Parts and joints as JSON
• • • • • • •

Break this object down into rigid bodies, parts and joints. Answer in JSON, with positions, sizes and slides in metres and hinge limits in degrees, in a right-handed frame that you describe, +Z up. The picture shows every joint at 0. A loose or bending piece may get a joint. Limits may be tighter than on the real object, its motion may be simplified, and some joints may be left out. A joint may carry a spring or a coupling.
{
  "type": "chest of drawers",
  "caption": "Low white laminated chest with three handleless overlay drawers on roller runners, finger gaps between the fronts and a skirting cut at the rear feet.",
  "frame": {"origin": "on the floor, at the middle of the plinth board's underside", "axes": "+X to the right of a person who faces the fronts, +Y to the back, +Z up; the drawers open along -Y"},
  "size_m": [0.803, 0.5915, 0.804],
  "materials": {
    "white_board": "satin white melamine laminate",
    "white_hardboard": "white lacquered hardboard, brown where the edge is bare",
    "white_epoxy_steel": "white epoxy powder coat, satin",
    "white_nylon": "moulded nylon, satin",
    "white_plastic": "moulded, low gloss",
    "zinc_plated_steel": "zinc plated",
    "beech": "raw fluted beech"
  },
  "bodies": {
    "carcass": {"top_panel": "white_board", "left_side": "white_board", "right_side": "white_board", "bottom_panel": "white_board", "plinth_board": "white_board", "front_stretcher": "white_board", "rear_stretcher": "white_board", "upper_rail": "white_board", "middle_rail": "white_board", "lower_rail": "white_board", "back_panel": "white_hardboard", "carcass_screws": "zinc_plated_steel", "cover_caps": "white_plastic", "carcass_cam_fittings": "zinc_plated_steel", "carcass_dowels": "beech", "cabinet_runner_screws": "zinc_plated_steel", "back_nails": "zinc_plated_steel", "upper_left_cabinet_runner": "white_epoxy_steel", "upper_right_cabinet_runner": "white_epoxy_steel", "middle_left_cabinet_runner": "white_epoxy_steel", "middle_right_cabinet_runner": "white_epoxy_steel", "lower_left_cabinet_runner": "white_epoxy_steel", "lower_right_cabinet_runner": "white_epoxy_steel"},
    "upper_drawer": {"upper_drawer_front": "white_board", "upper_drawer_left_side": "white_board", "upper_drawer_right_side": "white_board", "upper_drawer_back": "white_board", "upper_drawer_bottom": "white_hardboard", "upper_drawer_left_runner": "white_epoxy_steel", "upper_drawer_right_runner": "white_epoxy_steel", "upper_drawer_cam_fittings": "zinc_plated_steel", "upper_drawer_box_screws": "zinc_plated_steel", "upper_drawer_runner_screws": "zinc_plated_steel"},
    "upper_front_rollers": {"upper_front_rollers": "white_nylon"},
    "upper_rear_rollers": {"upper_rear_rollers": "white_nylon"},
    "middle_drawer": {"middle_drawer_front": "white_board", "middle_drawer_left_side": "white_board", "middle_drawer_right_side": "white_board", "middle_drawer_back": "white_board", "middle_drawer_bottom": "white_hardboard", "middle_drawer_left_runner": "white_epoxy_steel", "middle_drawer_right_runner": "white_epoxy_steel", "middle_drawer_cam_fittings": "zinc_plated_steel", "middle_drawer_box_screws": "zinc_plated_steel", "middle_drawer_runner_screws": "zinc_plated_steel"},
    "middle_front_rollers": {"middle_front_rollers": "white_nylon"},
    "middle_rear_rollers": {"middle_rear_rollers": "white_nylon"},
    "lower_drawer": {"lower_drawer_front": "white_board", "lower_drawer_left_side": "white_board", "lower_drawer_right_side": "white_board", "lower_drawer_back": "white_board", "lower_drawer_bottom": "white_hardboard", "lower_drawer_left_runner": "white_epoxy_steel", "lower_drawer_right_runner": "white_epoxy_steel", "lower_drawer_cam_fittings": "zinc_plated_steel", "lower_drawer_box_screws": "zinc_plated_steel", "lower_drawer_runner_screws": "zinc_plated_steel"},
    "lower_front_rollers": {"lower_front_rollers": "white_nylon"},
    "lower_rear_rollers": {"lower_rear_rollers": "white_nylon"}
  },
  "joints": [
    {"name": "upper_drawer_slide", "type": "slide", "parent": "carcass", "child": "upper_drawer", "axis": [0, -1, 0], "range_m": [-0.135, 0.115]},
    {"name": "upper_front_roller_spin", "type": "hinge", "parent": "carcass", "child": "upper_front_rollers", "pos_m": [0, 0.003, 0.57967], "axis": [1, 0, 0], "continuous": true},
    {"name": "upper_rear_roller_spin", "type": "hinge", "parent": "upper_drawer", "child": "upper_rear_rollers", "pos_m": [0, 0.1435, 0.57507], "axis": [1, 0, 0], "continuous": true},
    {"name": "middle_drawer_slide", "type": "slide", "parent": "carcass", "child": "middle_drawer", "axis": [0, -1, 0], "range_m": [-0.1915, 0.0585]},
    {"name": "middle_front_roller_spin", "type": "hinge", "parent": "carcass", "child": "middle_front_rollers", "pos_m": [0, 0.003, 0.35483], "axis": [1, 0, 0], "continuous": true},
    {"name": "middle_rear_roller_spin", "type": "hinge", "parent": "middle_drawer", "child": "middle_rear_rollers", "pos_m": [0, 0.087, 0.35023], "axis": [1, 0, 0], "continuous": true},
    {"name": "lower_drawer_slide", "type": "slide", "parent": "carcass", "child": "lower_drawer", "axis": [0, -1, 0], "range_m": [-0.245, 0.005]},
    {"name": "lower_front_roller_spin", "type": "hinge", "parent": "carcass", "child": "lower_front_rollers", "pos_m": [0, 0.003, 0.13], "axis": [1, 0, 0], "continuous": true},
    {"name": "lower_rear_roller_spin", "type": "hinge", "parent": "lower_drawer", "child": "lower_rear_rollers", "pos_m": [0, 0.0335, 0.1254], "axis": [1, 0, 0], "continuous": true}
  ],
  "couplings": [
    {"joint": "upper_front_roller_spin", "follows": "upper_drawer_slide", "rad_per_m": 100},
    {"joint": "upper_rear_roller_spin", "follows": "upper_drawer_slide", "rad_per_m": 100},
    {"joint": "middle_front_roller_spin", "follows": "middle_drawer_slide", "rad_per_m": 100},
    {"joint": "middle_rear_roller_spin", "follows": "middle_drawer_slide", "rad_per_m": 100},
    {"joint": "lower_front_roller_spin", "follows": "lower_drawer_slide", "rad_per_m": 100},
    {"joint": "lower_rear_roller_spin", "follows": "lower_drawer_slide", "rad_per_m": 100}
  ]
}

• • • • • • •

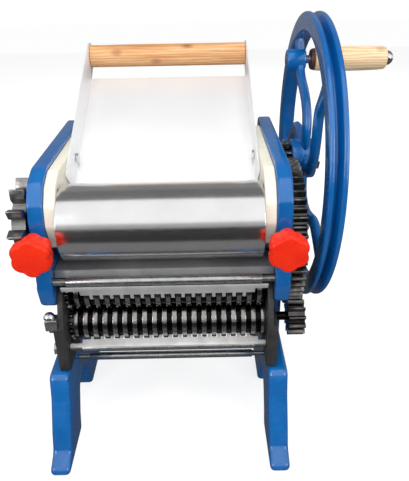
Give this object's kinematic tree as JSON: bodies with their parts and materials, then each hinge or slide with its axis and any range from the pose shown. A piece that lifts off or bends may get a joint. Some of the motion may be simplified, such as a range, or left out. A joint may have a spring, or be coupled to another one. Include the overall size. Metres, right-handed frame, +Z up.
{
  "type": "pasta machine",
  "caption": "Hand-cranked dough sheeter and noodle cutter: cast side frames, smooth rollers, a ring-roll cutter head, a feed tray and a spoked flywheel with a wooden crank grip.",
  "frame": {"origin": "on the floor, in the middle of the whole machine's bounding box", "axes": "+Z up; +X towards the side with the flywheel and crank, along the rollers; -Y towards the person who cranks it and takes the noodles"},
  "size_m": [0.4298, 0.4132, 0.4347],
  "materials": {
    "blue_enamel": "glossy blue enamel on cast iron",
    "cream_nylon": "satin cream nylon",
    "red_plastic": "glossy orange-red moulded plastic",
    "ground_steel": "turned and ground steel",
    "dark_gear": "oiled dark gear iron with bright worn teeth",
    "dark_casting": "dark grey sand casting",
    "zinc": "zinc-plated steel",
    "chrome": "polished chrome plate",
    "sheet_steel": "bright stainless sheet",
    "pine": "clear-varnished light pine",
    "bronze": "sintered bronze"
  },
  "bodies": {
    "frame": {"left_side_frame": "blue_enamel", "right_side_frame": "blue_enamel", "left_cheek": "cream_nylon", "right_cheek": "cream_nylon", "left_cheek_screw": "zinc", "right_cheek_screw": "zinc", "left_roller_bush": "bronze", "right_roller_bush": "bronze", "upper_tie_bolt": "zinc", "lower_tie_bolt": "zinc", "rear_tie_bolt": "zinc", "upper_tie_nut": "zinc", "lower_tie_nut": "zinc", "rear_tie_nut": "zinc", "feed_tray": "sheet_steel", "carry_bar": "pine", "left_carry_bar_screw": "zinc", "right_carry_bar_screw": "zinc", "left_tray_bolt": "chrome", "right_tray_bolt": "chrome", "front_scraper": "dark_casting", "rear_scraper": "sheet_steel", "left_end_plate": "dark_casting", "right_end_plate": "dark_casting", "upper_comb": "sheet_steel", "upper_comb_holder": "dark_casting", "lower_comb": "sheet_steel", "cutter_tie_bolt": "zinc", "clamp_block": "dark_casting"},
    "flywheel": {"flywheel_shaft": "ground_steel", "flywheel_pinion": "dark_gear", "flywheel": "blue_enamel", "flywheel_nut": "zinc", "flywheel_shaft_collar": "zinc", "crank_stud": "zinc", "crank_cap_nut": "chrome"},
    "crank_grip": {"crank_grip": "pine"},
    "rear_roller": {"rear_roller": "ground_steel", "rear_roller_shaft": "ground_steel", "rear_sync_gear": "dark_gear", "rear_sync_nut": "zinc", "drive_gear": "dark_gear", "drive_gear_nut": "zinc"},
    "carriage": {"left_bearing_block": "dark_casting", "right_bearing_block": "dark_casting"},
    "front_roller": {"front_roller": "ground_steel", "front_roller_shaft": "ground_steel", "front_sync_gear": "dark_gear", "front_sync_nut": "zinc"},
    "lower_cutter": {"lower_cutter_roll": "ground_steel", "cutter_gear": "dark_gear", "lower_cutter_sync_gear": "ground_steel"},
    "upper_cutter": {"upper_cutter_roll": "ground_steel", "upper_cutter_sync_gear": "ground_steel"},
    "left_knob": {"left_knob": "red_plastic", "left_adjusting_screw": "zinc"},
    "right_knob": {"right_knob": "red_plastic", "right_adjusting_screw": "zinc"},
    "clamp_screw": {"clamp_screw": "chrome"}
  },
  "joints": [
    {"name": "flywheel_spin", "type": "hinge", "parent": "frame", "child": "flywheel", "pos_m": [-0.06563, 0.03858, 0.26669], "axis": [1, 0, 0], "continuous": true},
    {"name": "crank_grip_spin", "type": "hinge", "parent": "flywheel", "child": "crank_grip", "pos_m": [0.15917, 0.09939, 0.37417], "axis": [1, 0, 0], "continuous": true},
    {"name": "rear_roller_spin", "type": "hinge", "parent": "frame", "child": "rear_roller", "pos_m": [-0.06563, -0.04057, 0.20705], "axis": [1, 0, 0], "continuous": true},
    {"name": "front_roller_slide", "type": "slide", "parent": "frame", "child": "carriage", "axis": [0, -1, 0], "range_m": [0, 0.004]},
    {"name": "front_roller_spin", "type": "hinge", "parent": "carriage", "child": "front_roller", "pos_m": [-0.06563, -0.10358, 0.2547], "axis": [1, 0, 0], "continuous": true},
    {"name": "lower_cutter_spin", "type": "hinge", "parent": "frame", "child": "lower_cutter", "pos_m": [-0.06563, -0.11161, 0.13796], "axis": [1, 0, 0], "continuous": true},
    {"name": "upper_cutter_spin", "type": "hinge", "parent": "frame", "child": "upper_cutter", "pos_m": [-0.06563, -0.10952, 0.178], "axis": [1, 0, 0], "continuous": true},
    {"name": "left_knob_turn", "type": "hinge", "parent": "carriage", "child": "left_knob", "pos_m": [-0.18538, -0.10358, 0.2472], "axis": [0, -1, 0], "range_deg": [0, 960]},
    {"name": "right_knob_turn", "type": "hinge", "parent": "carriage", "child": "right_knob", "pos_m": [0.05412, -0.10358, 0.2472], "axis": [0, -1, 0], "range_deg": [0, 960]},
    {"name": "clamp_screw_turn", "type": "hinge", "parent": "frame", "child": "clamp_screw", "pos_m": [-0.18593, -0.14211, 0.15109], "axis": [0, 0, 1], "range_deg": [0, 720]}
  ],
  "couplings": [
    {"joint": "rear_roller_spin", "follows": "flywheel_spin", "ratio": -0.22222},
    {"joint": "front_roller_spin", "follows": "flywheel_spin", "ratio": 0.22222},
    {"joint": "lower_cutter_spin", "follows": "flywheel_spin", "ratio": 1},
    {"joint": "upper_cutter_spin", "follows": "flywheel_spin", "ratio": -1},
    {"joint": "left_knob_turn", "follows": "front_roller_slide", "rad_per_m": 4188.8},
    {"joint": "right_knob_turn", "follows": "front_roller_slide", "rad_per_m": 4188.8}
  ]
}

• • • • • • •

### [Your instructions]
What is the number of lines in the data holding the word "bodies"? Reply with that number only.

### [Correct answer]
4